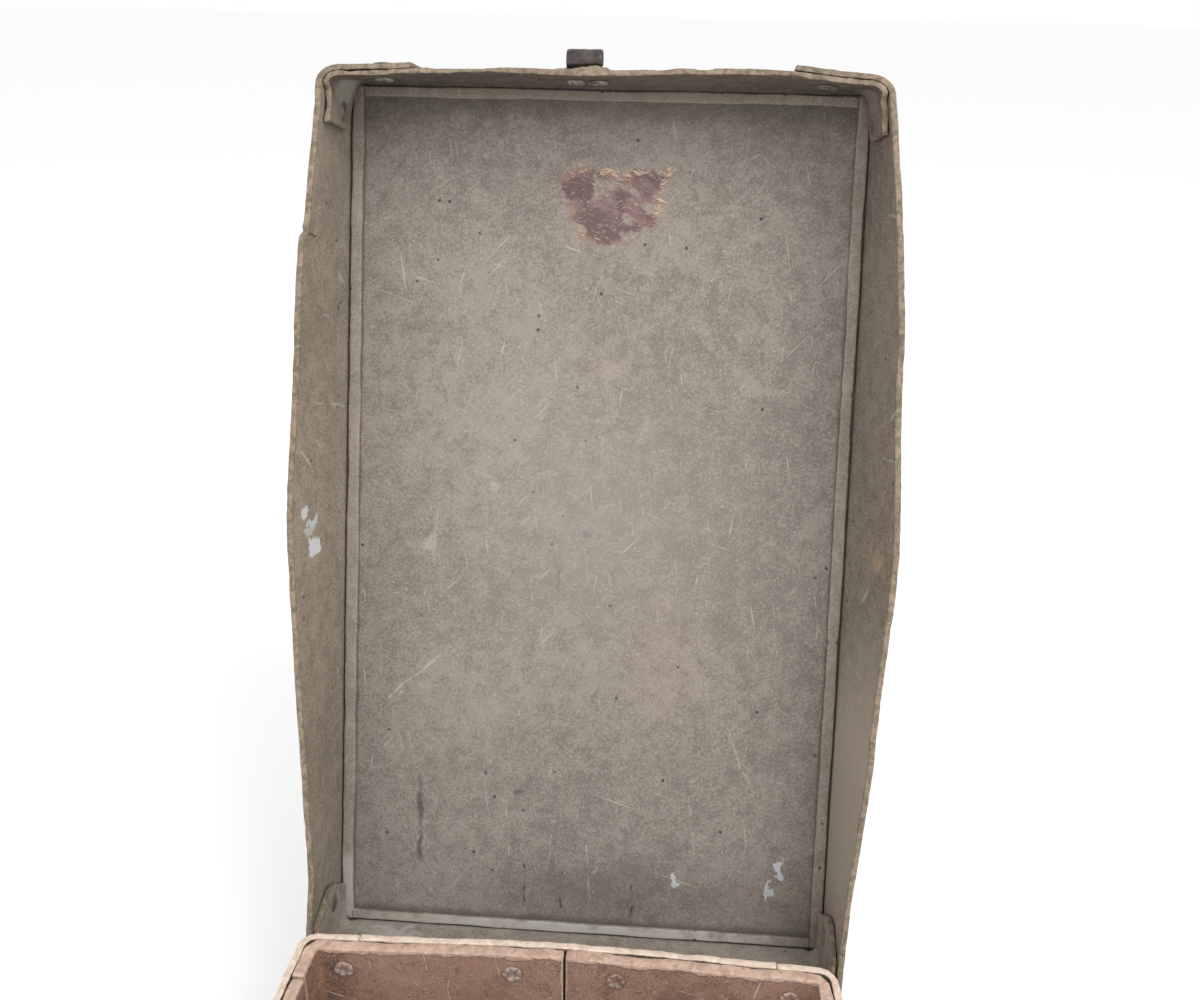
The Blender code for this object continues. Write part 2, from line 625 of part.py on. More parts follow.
def catch_plate(wall, pieces):
    """The latch's base: a plate with two ears that carry the bail."""
    face = -BODY_LENGTH / 2 - GAP
    top = AXIS_Z - CATCH_TOP_DROP
    half = CATCH_WIDTH / 2
    bm = bmesh.new()
    add_box(bm, (LATCH_X - half, face - CATCH_SHEET, top - CATCH_HEIGHT), (LATCH_X + half, face, top))
    catch = add_object("catch_plate", mesh_from(bm, "catch_plate"), DARK_STEEL)
    for side, place in ((-1, "left"), (1, "right")):
        outer = LATCH_X + side * EAR_OUTER_SPAN / 2
        low_x, high_x = sorted((outer, outer - side * CATCH_SHEET))
        ear = bmesh.new()
        add_box(ear, (low_x, BAIL_Y, BAIL_Z - EAR_RADIUS),
                (high_x, face - CATCH_SHEET / 2, BAIL_Z + EAR_RADIUS))
        combine(catch, helper("ear_" + place, mesh_from(ear, "ear"), None), "UNION")
        tip = bmesh.new()
        add_cylinder(tip, EAR_RADIUS, CATCH_SHEET, along_x(((low_x + high_x) / 2, BAIL_Y, BAIL_Z)))
        combine(catch, helper("ear_tip_" + place, mesh_from(tip, "ear_tip"), None), "UNION")
    bore = bmesh.new()
    add_cylinder(bore, BAIL_WIRE_RADIUS + BORE_CLEARANCE, 2 * EAR_OUTER_SPAN,
                 along_x((LATCH_X, BAIL_Y, BAIL_Z)))
    combine(catch, helper("ear_bore", mesh_from(bore, "ear_bore"), None), "DIFFERENCE")
    edge = RIVET_HEAD_RADIUS + CATCH_RIVET_EDGE
    for z, place in ((top - edge, "top"), (top - CATCH_HEIGHT + edge, "bottom")):
        rivet("catch_rivet_" + place, (LATCH_X, -BODY_LENGTH / 2 + WALL_TOTAL, z),
              (LATCH_X, face - CATCH_SHEET, z), None, (pieces["front"], wall, catch))


def latch_bail(parent):
    """A closed loop of wire: one bar turns in the ears, and the other hooks over the keeper."""
    half = BAIL_SPAN / 2
    corners = [(-half, 0.0), (half, 0.0), (half, -BAIL_REACH), (-half, -BAIL_REACH)]
    curve = bpy.data.curves.new("latch_bail", "CURVE")
    curve.dimensions = "3D"
    curve.bevel_depth = BAIL_WIRE_RADIUS
    curve.bevel_resolution = 2
    points = []
    for (x, z), start in zip(corners, (180, 90, 0, -90)):
        centre_x = x - math.copysign(BAIL_BEND, x)
        centre_z = z + (-BAIL_BEND if z == 0.0 else BAIL_BEND)
        for step in range(ARC_STEPS):
            angle = math.radians(start - 90 * step / (ARC_STEPS - 1))
            points.append((centre_x + BAIL_BEND * math.cos(angle), 0.0,
                           centre_z + BAIL_BEND * math.sin(angle), 1.0))
    spline = curve.splines.new("POLY")
    spline.points.add(len(points) - 1)
    for point, place in zip(spline.points, points):
        point.co = place
    spline.use_cyclic_u = True
    bail = bpy.data.objects.new("latch_bail", curve)
    PARTS.objects.link(bail)
    curve.materials.append(new_material("latch_bail_wire", *DARK_STEEL[1:]))
    bail.parent = parent


def empty_at(name, location, angle=0.0):
    empty = bpy.data.objects.new(name, None)
    PARTS.objects.link(empty)
    empty.location = location
    empty.rotation_euler = (angle, 0.0, 0.0)
    return empty


def smooth_round_pieces():
    for obj in PARTS.objects:
        if obj.type == "MESH":
            obj.data.shade_smooth()
            obj.data.set_sharp_from_angle(angle=math.radians(35))


def main():
    lid_axis = empty_at("lid_axis", (0.0, AXIS_Y, AXIS_Z), -OPEN_ANGLE)
    bail_axis = empty_at("bail_axis", (LATCH_X, BAIL_Y, BAIL_Z))
    lid_walls = lid_assembly(lid_axis)
    body_walls, body_pieces = body_assembly()
    hinges(lid_walls, body_walls, body_pieces, lid_axis)
    catch_plate(body_walls["front"], body_pieces)
    latch_bail(bail_axis)
    smooth_round_pieces()


main()
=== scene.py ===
"""Riveted fibreboard lunch box, standing open on its base.

The lid's pieces are shaped shut, in the frame of the hinge axis (y to the back, z up, rim at 0),
and then turned open. Lengths are in metres, and tables of bent edges in millimetres.
"""

import math

import bpy
import numpy as np
from mathutils import Matrix, Vector


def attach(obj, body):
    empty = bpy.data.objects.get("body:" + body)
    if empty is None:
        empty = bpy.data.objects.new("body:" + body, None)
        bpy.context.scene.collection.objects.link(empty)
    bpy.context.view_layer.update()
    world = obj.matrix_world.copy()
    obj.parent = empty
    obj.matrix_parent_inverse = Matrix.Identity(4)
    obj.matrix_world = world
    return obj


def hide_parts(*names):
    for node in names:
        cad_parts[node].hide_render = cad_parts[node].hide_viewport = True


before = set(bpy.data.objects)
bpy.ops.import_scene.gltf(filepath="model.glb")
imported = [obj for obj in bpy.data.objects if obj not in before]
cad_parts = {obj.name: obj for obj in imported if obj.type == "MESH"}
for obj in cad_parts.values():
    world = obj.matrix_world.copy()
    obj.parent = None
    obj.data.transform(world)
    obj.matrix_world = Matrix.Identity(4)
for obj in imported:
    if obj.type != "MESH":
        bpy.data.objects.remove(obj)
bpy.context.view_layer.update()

# ---- the box's dimensions ----
GAP = 0.0003
LID_WIDTH, LID_LENGTH, LID_DEPTH, LID_BOARD = 0.19, 0.322, 0.04, 0.0022
LID_CORNER, LID_WRAP = 0.0055, 0.03
FRONT_TAB, HINGE_TAB, TAB_SETBACK = 0.018, 0.023, 0.0035
STRIP_WIDTH, STRIP_THICKNESS, STRIP_SEAM = 0.004, 0.0018, 0.0006
BODY_WIDTH, BODY_LENGTH, BODY_HEIGHT = 0.182, 0.31, 0.095
BODY_BOARD, BODY_BOW, BODY_CORNER, BODY_WRAP, BASE_BOARD = 0.0026, 0.003, 0.006, 0.02, 0.003
LINER_BOARD, LINER_RETURN, LINER_SEAM, LINER_BEND = 0.0042, 0.012, 0.0009, 0.0012
WALL_TOTAL = BODY_BOARD + GAP + LINER_BOARD
BACK_OUTER = -0.0034
BACK_INNER = BACK_OUTER - LID_BOARD
FRONT_INNER = BACK_INNER - LID_LENGTH
AXIS_Y, AXIS_Z = 0.1636, 0.061
OPEN = math.radians(108)
LATCH_X = -0.006
RIVET_HEAD, RIVET_SHANK, RIVET_RISE = 0.0034, 0.0013, 0.0011
CORNER_RIVET_RISE = 0.45 * RIVET_RISE
TAB_RIVET_SHARE, TAB_RIVET_HEIGHT, WRAP_RIVET_SHARE, WRAP_RIVET_HEIGHT = 0.66, 0.52, 0.62, 0.3
LEAF_SHEET, LEAF_RIVET_DROP, HINGE_SPACING, HINGE_RIVET_SPACING = 0.0012, 0.012, 0.088, 0.018
LEAF_STAND_OFF = 0.0019
ROLL_RADIUS, ROLL_HEIGHT, KEEPER_SHEET, KEEPER_LEAN = 0.0028, 0.0046, 0.001, 0.0058
KEEPER_RIVET_X, KEEPER_RIVET_HEIGHT = 0.0039, 0.0146
CATCH_TOP, CATCH_HEIGHT, CATCH_SHEET, CATCH_RIVET_INSET = 0.055, 0.034, 0.0012, 0.0047
LINER_RIVETS = {"middle": (0.0175, 0.0055), "corner": (BODY_WIDTH / 2 - WALL_TOTAL - 0.0085, 0.0085)}
SIDES = ((-1, "left"), (1, "right"))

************

Return the whole listing exactly, with every line included.

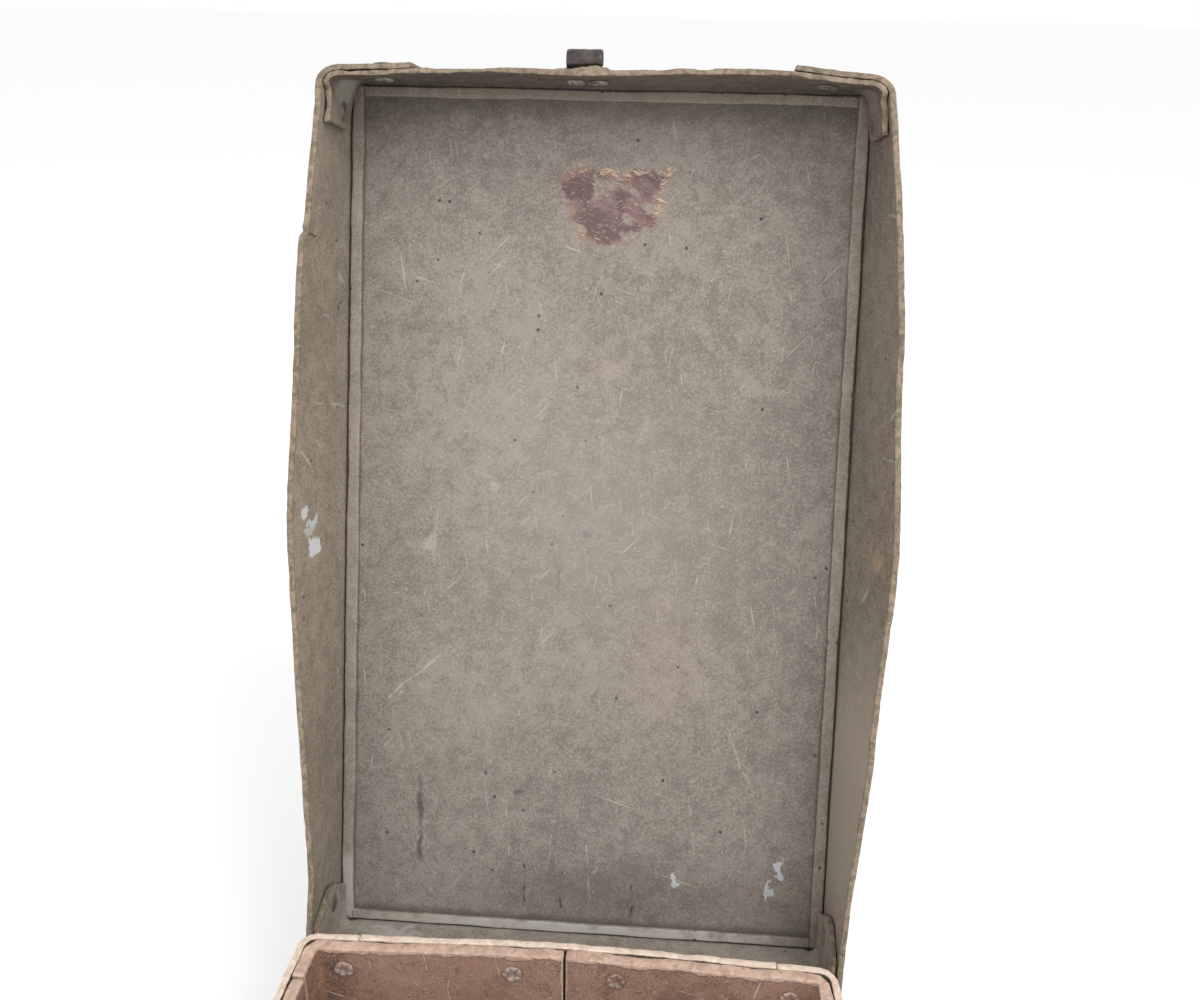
The Blender code for this object continues. Write part 2, from line 625 of part.py on. More parts follow.
def catch_plate(wall, pieces):
    """The latch's base: a plate with two ears that carry the bail."""
    face = -BODY_LENGTH / 2 - GAP
    top = AXIS_Z - CATCH_TOP_DROP
    half = CATCH_WIDTH / 2
    bm = bmesh.new()
    add_box(bm, (LATCH_X - half, face - CATCH_SHEET, top - CATCH_HEIGHT), (LATCH_X + half, face, top))
    catch = add_object("catch_plate", mesh_from(bm, "catch_plate"), DARK_STEEL)
    for side, place in ((-1, "left"), (1, "right")):
        outer = LATCH_X + side * EAR_OUTER_SPAN / 2
        low_x, high_x = sorted((outer, outer - side * CATCH_SHEET))
        ear = bmesh.new()
        add_box(ear, (low_x, BAIL_Y, BAIL_Z - EAR_RADIUS),
                (high_x, face - CATCH_SHEET / 2, BAIL_Z + EAR_RADIUS))
        combine(catch, helper("ear_" + place, mesh_from(ear, "ear"), None), "UNION")
        tip = bmesh.new()
        add_cylinder(tip, EAR_RADIUS, CATCH_SHEET, along_x(((low_x + high_x) / 2, BAIL_Y, BAIL_Z)))
        combine(catch, helper("ear_tip_" + place, mesh_from(tip, "ear_tip"), None), "UNION")
    bore = bmesh.new()
    add_cylinder(bore, BAIL_WIRE_RADIUS + BORE_CLEARANCE, 2 * EAR_OUTER_SPAN,
                 along_x((LATCH_X, BAIL_Y, BAIL_Z)))
    combine(catch, helper("ear_bore", mesh_from(bore, "ear_bore"), None), "DIFFERENCE")
    edge = RIVET_HEAD_RADIUS + CATCH_RIVET_EDGE
    for z, place in ((top - edge, "top"), (top - CATCH_HEIGHT + edge, "bottom")):
        rivet("catch_rivet_" + place, (LATCH_X, -BODY_LENGTH / 2 + WALL_TOTAL, z),
              (LATCH_X, face - CATCH_SHEET, z), None, (pieces["front"], wall, catch))


def latch_bail(parent):
    """A closed loop of wire: one bar turns in the ears, and the other hooks over the keeper."""
    half = BAIL_SPAN / 2
    corners = [(-half, 0.0), (half, 0.0), (half, -BAIL_REACH), (-half, -BAIL_REACH)]
    curve = bpy.data.curves.new("latch_bail", "CURVE")
    curve.dimensions = "3D"
    curve.bevel_depth = BAIL_WIRE_RADIUS
    curve.bevel_resolution = 2
    points = []
    for (x, z), start in zip(corners, (180, 90, 0, -90)):
        centre_x = x - math.copysign(BAIL_BEND, x)
        centre_z = z + (-BAIL_BEND if z == 0.0 else BAIL_BEND)
        for step in range(ARC_STEPS):
            angle = math.radians(start - 90 * step / (ARC_STEPS - 1))
            points.append((centre_x + BAIL_BEND * math.cos(angle), 0.0,
                           centre_z + BAIL_BEND * math.sin(angle), 1.0))
    spline = curve.splines.new("POLY")
    spline.points.add(len(points) - 1)
    for point, place in zip(spline.points, points):
        point.co = place
    spline.use_cyclic_u = True
    bail = bpy.data.objects.new("latch_bail", curve)
    PARTS.objects.link(bail)
    curve.materials.append(new_material("latch_bail_wire", *DARK_STEEL[1:]))
    bail.parent = parent


def empty_at(name, location, angle=0.0):
    empty = bpy.data.objects.new(name, None)
    PARTS.objects.link(empty)
    empty.location = location
    empty.rotation_euler = (angle, 0.0, 0.0)
    return empty


def smooth_round_pieces():
    for obj in PARTS.objects:
        if obj.type == "MESH":
            obj.data.shade_smooth()
            obj.data.set_sharp_from_angle(angle=math.radians(35))


def main():
    lid_axis = empty_at("lid_axis", (0.0, AXIS_Y, AXIS_Z), -OPEN_ANGLE)
    bail_axis = empty_at("bail_axis", (LATCH_X, BAIL_Y, BAIL_Z))
    lid_walls = lid_assembly(lid_axis)
    body_walls, body_pieces = body_assembly()
    hinges(lid_walls, body_walls, body_pieces, lid_axis)
    catch_plate(body_walls["front"], body_pieces)
    latch_bail(bail_axis)
    smooth_round_pieces()


main()
=== scene.py ===
"""Riveted fibreboard lunch box, standing open on its base.

The lid's pieces are shaped shut, in the frame of the hinge axis (y to the back, z up, rim at 0),
and then turned open. Lengths are in metres, and tables of bent edges in millimetres.
"""

import math

import bpy
import numpy as np
from mathutils import Matrix, Vector


def attach(obj, body):
    empty = bpy.data.objects.get("body:" + body)
    if empty is None:
        empty = bpy.data.objects.new("body:" + body, None)
        bpy.context.scene.collection.objects.link(empty)
    bpy.context.view_layer.update()
    world = obj.matrix_world.copy()
    obj.parent = empty
    obj.matrix_parent_inverse = Matrix.Identity(4)
    obj.matrix_world = world
    return obj


def hide_parts(*names):
    for node in names:
        cad_parts[node].hide_render = cad_parts[node].hide_viewport = True


before = set(bpy.data.objects)
bpy.ops.import_scene.gltf(filepath="model.glb")
imported = [obj for obj in bpy.data.objects if obj not in before]
cad_parts = {obj.name: obj for obj in imported if obj.type == "MESH"}
for obj in cad_parts.values():
    world = obj.matrix_world.copy()
    obj.parent = None
    obj.data.transform(world)
    obj.matrix_world = Matrix.Identity(4)
for obj in imported:
    if obj.type != "MESH":
        bpy.data.objects.remove(obj)
bpy.context.view_layer.update()

# ---- the box's dimensions ----
GAP = 0.0003
LID_WIDTH, LID_LENGTH, LID_DEPTH, LID_BOARD = 0.19, 0.322, 0.04, 0.0022
LID_CORNER, LID_WRAP = 0.0055, 0.03
FRONT_TAB, HINGE_TAB, TAB_SETBACK = 0.018, 0.023, 0.0035
STRIP_WIDTH, STRIP_THICKNESS, STRIP_SEAM = 0.004, 0.0018, 0.0006
BODY_WIDTH, BODY_LENGTH, BODY_HEIGHT = 0.182, 0.31, 0.095
BODY_BOARD, BODY_BOW, BODY_CORNER, BODY_WRAP, BASE_BOARD = 0.0026, 0.003, 0.006, 0.02, 0.003
LINER_BOARD, LINER_RETURN, LINER_SEAM, LINER_BEND = 0.0042, 0.012, 0.0009, 0.0012
WALL_TOTAL = BODY_BOARD + GAP + LINER_BOARD
BACK_OUTER = -0.0034
BACK_INNER = BACK_OUTER - LID_BOARD
FRONT_INNER = BACK_INNER - LID_LENGTH
AXIS_Y, AXIS_Z = 0.1636, 0.061
OPEN = math.radians(108)
LATCH_X = -0.006
RIVET_HEAD, RIVET_SHANK, RIVET_RISE = 0.0034, 0.0013, 0.0011
CORNER_RIVET_RISE = 0.45 * RIVET_RISE
TAB_RIVET_SHARE, TAB_RIVET_HEIGHT, WRAP_RIVET_SHARE, WRAP_RIVET_HEIGHT = 0.66, 0.52, 0.62, 0.3
LEAF_SHEET, LEAF_RIVET_DROP, HINGE_SPACING, HINGE_RIVET_SPACING = 0.0012, 0.012, 0.088, 0.018
LEAF_STAND_OFF = 0.0019
ROLL_RADIUS, ROLL_HEIGHT, KEEPER_SHEET, KEEPER_LEAN = 0.0028, 0.0046, 0.001, 0.0058
KEEPER_RIVET_X, KEEPER_RIVET_HEIGHT = 0.0039, 0.0146
CATCH_TOP, CATCH_HEIGHT, CATCH_SHEET, CATCH_RIVET_INSET = 0.055, 0.034, 0.0012, 0.0047
LINER_RIVETS = {"middle": (0.0175, 0.0055), "corner": (BODY_WIDTH / 2 - WALL_TOTAL - 0.0085, 0.0085)}
SIDES = ((-1, "left"), (1, "right"))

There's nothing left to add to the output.